New SV leader: ‘Weaken US ties’

Audun Lysbakken, who’s had anything but a smooth start as new leader of the Socialist Left party (SV), got down to business over the weekend and among the first things he called for were weaker ties between Norway and the US. He prefers stronger cooperation with other Nordic countries instead.

Audun Lysbakken, shown here after being elected as new leader of SV, seems keen on asserting himself and now is calling for more distance between Norway and the US. PHOTO: Sosialistisk Venstreparti

“Our dependence on the US is very old-fashioned,” Lysbakken said when addressing the annual meeting of the Oslo chapter of SV. He was well-received, reported newspaper Aftenposten on Sunday, with a standing ovation from the youthful crowd attending the meeting.

“We should no longer have a situation where  a super-power in Washington is setting the agenda,” Lysbakken said. “It’s not wise for a small country to be so bound by the USA.”

SV has long opposed Norway’s membership in NATO but put its stand aside when election results in 2005 gave the party its first opportunity ever to share government power.
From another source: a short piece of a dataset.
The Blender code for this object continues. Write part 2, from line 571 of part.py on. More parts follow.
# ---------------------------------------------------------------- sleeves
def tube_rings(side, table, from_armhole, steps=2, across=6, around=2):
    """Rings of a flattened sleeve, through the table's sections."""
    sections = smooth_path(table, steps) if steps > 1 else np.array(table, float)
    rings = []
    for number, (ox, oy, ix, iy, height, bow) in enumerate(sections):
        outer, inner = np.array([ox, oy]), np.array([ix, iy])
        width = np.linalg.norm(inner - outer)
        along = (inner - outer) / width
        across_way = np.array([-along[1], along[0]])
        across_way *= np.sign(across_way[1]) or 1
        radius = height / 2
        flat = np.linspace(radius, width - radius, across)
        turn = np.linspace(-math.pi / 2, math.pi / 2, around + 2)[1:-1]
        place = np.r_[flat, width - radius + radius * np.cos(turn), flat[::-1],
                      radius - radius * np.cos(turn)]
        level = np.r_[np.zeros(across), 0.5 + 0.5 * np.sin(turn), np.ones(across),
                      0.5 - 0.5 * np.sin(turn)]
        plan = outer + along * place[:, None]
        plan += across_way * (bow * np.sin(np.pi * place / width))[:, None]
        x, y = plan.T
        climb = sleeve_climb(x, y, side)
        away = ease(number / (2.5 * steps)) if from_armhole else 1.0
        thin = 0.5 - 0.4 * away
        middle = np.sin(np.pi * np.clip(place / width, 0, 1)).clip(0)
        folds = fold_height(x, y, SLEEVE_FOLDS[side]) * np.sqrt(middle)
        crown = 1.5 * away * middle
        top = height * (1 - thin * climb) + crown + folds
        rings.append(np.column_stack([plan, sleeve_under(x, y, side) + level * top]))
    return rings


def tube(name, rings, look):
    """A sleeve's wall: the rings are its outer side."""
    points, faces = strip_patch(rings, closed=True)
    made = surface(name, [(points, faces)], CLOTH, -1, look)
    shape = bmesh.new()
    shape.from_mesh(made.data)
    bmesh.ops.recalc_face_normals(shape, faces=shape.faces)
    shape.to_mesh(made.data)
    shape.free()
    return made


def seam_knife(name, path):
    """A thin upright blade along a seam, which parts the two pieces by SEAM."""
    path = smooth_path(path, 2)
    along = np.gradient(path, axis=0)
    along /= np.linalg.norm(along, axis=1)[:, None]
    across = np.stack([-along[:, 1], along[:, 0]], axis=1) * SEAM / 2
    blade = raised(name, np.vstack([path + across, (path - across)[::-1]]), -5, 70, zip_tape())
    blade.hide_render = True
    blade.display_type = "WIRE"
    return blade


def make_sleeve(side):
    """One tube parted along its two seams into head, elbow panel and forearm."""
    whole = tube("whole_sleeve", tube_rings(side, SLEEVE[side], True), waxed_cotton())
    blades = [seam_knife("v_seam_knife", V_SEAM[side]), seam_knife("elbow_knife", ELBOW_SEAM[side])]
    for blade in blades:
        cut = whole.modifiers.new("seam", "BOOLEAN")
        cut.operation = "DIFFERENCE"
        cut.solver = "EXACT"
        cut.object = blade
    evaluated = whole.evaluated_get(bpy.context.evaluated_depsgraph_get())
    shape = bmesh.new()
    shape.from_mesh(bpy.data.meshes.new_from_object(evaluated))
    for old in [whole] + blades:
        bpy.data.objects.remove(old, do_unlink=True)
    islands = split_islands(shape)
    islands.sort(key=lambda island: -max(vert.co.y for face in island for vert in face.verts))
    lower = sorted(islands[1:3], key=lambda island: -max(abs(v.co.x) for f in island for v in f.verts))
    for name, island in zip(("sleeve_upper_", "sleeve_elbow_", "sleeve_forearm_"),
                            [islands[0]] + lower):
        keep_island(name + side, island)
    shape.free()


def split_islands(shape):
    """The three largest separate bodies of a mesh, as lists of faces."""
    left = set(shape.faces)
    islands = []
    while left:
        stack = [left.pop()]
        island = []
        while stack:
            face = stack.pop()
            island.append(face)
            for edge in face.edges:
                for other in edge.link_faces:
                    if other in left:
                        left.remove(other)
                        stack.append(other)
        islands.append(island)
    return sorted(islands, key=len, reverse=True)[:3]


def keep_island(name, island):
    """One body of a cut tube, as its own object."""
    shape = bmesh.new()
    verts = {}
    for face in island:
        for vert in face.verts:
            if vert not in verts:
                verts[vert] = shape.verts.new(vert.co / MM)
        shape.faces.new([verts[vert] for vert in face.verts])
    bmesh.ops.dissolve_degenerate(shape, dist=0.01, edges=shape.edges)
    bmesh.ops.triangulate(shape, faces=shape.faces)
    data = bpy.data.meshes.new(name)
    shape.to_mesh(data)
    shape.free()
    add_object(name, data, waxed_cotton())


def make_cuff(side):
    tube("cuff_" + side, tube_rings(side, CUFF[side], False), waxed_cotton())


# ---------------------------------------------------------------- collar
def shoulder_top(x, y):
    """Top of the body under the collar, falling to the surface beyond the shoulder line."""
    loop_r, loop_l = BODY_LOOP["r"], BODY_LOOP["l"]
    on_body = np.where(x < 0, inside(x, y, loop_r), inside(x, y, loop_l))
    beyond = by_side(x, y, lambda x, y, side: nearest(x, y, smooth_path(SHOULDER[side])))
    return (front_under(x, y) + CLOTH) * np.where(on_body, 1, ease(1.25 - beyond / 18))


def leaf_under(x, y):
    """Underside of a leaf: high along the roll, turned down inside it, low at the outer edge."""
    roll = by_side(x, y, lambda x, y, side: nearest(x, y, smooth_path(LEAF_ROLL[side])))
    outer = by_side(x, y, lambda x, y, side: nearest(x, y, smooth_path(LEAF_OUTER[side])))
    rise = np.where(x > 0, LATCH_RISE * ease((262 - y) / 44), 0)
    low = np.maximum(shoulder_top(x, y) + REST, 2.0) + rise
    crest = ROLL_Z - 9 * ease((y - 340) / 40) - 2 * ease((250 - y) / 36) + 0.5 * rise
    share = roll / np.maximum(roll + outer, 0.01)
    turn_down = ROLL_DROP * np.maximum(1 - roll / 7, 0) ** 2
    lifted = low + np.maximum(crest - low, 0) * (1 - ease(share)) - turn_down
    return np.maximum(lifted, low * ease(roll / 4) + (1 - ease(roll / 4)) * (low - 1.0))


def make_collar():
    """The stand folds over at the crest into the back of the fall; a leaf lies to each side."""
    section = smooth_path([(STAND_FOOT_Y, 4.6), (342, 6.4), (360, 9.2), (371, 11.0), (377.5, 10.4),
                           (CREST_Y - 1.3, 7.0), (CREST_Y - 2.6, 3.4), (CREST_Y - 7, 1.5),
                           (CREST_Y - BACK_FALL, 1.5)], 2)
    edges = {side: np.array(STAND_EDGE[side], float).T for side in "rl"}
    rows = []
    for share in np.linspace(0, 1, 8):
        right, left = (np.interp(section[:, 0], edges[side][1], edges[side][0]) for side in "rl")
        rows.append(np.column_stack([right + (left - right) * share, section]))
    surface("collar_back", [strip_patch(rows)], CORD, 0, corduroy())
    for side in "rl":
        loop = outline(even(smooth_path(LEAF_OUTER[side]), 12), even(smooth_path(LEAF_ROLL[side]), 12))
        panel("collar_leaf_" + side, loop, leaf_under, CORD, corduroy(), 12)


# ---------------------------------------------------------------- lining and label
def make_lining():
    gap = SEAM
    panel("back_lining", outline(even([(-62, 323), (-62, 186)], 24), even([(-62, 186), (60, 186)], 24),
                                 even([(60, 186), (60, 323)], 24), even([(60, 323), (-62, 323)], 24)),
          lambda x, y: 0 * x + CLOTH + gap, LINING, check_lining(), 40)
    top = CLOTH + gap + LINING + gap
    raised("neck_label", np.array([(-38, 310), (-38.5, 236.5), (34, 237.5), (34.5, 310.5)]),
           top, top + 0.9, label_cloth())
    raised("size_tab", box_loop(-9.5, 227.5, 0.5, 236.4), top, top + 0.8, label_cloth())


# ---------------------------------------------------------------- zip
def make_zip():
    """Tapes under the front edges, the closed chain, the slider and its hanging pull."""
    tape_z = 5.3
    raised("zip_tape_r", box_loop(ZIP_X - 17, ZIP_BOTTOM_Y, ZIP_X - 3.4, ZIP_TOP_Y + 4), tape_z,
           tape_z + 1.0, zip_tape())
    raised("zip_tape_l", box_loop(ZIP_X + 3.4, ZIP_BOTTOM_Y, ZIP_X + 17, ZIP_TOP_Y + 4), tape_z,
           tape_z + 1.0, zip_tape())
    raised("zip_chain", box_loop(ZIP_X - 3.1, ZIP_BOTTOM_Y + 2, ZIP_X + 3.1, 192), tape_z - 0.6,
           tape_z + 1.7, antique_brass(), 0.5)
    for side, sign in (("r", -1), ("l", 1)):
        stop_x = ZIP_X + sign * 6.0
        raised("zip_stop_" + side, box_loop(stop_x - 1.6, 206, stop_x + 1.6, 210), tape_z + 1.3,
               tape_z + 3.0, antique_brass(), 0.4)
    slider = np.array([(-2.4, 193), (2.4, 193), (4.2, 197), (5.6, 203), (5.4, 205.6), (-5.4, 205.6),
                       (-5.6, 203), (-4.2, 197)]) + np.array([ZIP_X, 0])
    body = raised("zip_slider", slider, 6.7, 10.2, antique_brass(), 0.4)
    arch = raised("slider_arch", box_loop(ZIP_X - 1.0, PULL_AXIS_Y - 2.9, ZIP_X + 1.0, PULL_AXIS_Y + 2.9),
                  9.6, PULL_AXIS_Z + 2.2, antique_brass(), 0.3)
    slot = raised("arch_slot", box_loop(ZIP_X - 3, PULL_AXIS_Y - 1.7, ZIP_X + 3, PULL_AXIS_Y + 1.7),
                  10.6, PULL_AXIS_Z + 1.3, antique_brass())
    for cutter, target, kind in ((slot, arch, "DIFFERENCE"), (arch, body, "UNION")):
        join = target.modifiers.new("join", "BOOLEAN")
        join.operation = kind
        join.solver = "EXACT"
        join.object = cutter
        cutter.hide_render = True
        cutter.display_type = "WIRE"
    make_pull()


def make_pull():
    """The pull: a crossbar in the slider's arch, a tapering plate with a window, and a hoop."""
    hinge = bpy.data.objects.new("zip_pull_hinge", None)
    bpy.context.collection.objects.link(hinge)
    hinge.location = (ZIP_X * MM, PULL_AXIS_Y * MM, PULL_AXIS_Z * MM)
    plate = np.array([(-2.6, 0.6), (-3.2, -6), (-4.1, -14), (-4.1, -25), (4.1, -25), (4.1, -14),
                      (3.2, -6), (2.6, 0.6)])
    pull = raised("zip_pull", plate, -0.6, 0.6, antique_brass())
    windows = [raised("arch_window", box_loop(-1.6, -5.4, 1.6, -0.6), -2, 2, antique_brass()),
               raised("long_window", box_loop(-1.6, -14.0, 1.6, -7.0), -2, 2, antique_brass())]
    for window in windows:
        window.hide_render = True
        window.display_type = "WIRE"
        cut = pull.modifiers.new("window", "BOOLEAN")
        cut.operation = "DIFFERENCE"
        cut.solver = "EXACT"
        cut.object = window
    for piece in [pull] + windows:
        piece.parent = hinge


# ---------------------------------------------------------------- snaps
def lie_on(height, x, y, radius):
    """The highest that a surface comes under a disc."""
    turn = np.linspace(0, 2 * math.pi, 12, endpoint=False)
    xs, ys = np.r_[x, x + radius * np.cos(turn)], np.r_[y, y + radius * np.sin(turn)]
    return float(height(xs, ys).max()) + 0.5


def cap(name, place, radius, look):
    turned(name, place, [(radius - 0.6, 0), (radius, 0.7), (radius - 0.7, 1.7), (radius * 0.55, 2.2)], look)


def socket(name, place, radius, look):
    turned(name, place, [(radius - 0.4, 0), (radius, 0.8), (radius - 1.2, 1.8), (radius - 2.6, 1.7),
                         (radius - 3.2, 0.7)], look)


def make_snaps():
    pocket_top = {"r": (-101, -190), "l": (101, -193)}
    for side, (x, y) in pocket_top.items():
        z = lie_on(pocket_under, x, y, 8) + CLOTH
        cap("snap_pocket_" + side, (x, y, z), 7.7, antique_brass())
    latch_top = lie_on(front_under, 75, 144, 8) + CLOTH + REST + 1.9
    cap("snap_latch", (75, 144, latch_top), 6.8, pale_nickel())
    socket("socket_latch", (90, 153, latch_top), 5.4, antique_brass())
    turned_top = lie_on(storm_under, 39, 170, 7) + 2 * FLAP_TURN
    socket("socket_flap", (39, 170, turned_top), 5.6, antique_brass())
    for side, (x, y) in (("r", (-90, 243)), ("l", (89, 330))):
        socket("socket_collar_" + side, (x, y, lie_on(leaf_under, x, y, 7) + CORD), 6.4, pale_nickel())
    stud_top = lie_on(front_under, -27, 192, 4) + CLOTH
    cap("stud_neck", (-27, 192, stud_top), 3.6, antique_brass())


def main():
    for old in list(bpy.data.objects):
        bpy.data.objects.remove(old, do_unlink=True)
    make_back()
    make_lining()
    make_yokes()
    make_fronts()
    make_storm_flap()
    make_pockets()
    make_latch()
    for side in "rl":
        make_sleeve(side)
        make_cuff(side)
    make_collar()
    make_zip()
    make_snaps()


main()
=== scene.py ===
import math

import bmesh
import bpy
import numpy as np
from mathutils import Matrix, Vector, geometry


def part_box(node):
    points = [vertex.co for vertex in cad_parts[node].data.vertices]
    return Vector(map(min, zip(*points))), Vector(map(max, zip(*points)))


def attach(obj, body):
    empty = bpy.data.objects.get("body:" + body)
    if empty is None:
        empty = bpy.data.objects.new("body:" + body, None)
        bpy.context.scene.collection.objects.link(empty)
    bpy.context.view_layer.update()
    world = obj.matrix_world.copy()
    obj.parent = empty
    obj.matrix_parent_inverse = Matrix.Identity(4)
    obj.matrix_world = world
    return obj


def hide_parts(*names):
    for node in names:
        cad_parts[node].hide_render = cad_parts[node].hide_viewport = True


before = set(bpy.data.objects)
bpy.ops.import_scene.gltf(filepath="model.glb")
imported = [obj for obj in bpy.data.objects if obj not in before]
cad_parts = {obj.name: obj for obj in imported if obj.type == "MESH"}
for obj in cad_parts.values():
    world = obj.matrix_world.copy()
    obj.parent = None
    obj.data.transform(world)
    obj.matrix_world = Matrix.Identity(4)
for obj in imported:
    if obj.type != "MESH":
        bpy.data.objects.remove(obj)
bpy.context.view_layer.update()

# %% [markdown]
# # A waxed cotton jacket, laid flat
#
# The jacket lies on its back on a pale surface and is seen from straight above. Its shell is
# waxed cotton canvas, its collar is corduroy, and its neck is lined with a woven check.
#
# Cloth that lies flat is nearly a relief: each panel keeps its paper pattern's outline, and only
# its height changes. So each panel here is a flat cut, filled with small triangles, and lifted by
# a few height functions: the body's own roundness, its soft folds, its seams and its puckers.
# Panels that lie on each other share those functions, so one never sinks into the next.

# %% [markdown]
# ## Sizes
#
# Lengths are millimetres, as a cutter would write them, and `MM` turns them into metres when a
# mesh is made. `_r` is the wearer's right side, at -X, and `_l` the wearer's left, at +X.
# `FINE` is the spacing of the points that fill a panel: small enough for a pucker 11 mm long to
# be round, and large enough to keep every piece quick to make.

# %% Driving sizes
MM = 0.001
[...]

SV thus softened its anti-NATO position to join the three-party left-center government coalition led by the Labour Party and also including the Center Party. Labour is pro-NATO, and the Center Party has supported NATO membership as well.

Asked how Norway would take care of its own security if it wasn’t so closely allied with the US, Lysbakken said the country should strengthen ties with its Nordic neighbors, presumably including Sweden, which is not a member of NATO.

“What’s important for Norway, and critical for our security, is our ability to assert our sovereignty in our local area,” he said, “not waging wars in other parts of the world.” That was a clear jab at Norway’s participation in Afghanistan, which SV only reluctantly went along with.

Lysbakken’s call for Norway to distance itself from the US is the first of many aimed at putting SV back on the offensive. New party leaders are trying to asset themselves and take a tougher stand within the government coalition on a wide range of issues from the environment to, now, defense strategies. The perceived need to get tough was behind the so-called “renewal” of SV’s ministerial staff last week, which controversially resulted in the ouster of veteran SV ministers Erik Solheim and Tora Aasland. They were replaced with much younger SV ministers, and Solheim did not bow out quietly.

Solheim was so upset over being replaced that he’s sounded off on a number of occasions since, irritating some SV colleagues and all but spoiling the debuts of both Lysbakken and the new SV ministers. Lysbakken, meanwhile, refused to criticize Solheim, opting instead to praise his work over the years but maintaining that SV’s government representation needed “new energy.”

While Solheim claimed Lysbakken had put the party ahead of the country when he replaced experienced ministers such as himself, Lysbakken said he was “investing in the government coalition’s future,” with the goal of boosting SV’s chances of winning enough voter support at next year’s national elections to remain in the government. “I believe that’s in the country’s best interests,” he said.